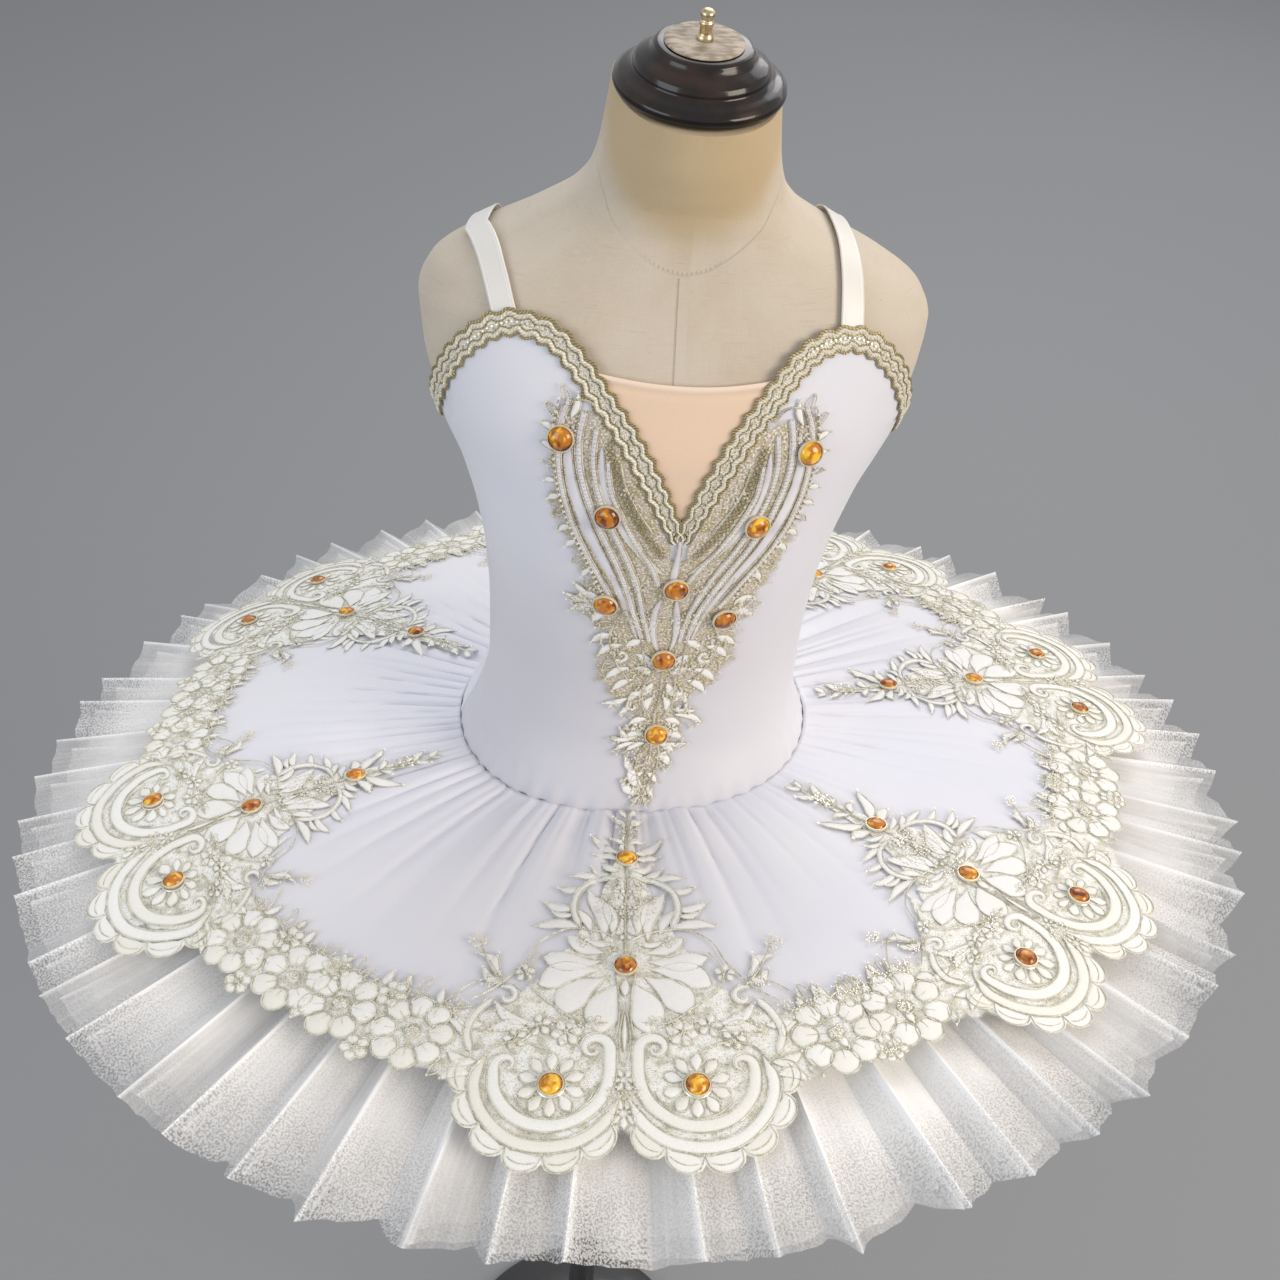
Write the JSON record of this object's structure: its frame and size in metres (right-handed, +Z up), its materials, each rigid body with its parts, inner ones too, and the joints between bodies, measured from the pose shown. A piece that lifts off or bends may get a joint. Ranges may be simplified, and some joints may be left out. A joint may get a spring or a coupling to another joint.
{
  "type": "ballet tutu on a dress form",
  "caption": "White platter tutu with a cream lace bodice, amber stones and a pleated net skirt, worn by a limbless linen dress form on a round stand.",
  "frame": {"origin": "centre of the stand base's flat underside", "axes": "+Z up along the stand's pole, -Y out of the garment's front, +X towards the viewer's right when the front is seen"},
  "size_m": [0.7452, 0.7403, 1.3793],
  "materials": {
    "linen": "matte",
    "black_wood": "gloss",
    "worn_wood": "satin",
    "brass": "polished",
    "black_iron": "satin",
    "white_stretch_cloth": "satin",
    "skin_net": "matte",
    "cream_braid": "satin",
    "white_elastic": "satin",
    "cream_lace": "satin",
    "white_net": "matte",
    "amber_stone": "gloss"
  },
  "bodies": {
    "root": {"torso_form": "linen", "neck_cap": "black_wood", "cap_disc": "worn_wood", "cap_finial": "brass", "stand_base": "black_iron", "pole_collar": "black_iron", "stand_pole": "black_iron", "bodice_front": "white_stretch_cloth", "bodice_back": "white_stretch_cloth", "neckline_insert": "skin_net", "neckline_trim_left": "cream_braid", "neckline_trim_right": "cream_braid", "neckline_trim_back": "cream_braid", "strap_left": "white_elastic", "strap_right": "white_elastic", "bodice_lace": "cream_lace", "brief_front": "white_stretch_cloth", "brief_back": "white_stretch_cloth", "skirt_overlay": "white_stretch_cloth", "net_layer_1": "white_net", "net_layer_2": "white_net", "net_layer_3": "white_net", "bodice_gem_1": "amber_stone", "bodice_gem_2": "amber_stone", "bodice_gem_3": "amber_stone", "bodice_gem_4": "amber_stone", "bodice_gem_5": "amber_stone", "bodice_gem_6": "amber_stone", "bodice_gem_7": "amber_stone", "bodice_gem_8": "amber_stone", "bodice_gem_9": "amber_stone", "skirt_lace_1": "cream_lace", "skirt_lace_2": "cream_lace", "skirt_lace_3": "cream_lace", "skirt_lace_4": "cream_lace", "skirt_lace_5": "cream_lace", "skirt_lace_6": "cream_lace", "skirt_lace_7": "cream_lace"}
  },
  "joints": []
}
◆ ◆ ◆ ◆ ◆
## What is asked
Repeat the listing above without any change.

## Task result
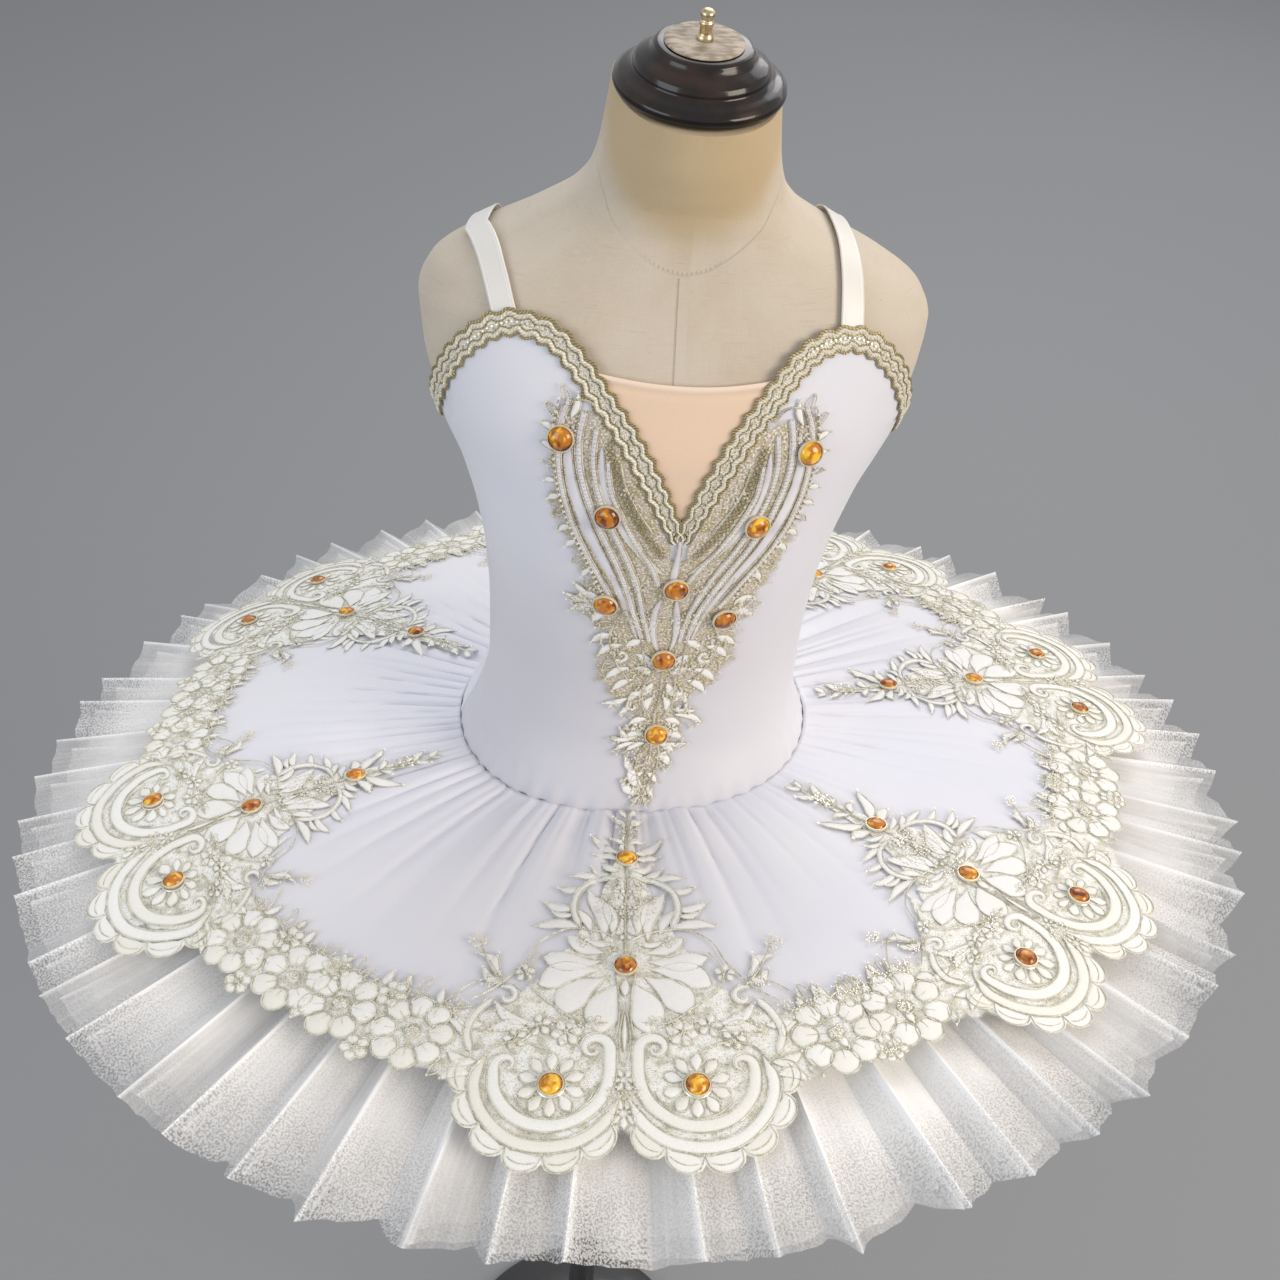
Write the JSON record of this object's structure: its frame and size in metres (right-handed, +Z up), its materials, each rigid body with its parts, inner ones too, and the joints between bodies, measured from the pose shown. A piece that lifts off or bends may get a joint. Ranges may be simplified, and some joints may be left out. A joint may get a spring or a coupling to another joint.
{
  "type": "ballet tutu on a dress form",
  "caption": "White platter tutu with a cream lace bodice, amber stones and a pleated net skirt, worn by a limbless linen dress form on a round stand.",
  "frame": {"origin": "centre of the stand base's flat underside", "axes": "+Z up along the stand's pole, -Y out of the garment's front, +X towards the viewer's right when the front is seen"},
  "size_m": [0.7452, 0.7403, 1.3793],
  "materials": {
    "linen": "matte",
    "black_wood": "gloss",
    "worn_wood": "satin",
    "brass": "polished",
    "black_iron": "satin",
    "white_stretch_cloth": "satin",
    "skin_net": "matte",
    "cream_braid": "satin",
    "white_elastic": "satin",
    "cream_lace": "satin",
    "white_net": "matte",
    "amber_stone": "gloss"
  },
  "bodies": {
    "root": {"torso_form": "linen", "neck_cap": "black_wood", "cap_disc": "worn_wood", "cap_finial": "brass", "stand_base": "black_iron", "pole_collar": "black_iron", "stand_pole": "black_iron", "bodice_front": "white_stretch_cloth", "bodice_back": "white_stretch_cloth", "neckline_insert": "skin_net", "neckline_trim_left": "cream_braid", "neckline_trim_right": "cream_braid", "neckline_trim_back": "cream_braid", "strap_left": "white_elastic", "strap_right": "white_elastic", "bodice_lace": "cream_lace", "brief_front": "white_stretch_cloth", "brief_back": "white_stretch_cloth", "skirt_overlay": "white_stretch_cloth", "net_layer_1": "white_net", "net_layer_2": "white_net", "net_layer_3": "white_net", "bodice_gem_1": "amber_stone", "bodice_gem_2": "amber_stone", "bodice_gem_3": "amber_stone", "bodice_gem_4": "amber_stone", "bodice_gem_5": "amber_stone", "bodice_gem_6": "amber_stone", "bodice_gem_7": "amber_stone", "bodice_gem_8": "amber_stone", "bodice_gem_9": "amber_stone", "skirt_lace_1": "cream_lace", "skirt_lace_2": "cream_lace", "skirt_lace_3": "cream_lace", "skirt_lace_4": "cream_lace", "skirt_lace_5": "cream_lace", "skirt_lace_6": "cream_lace", "skirt_lace_7": "cream_lace"}
  },
  "joints": []
}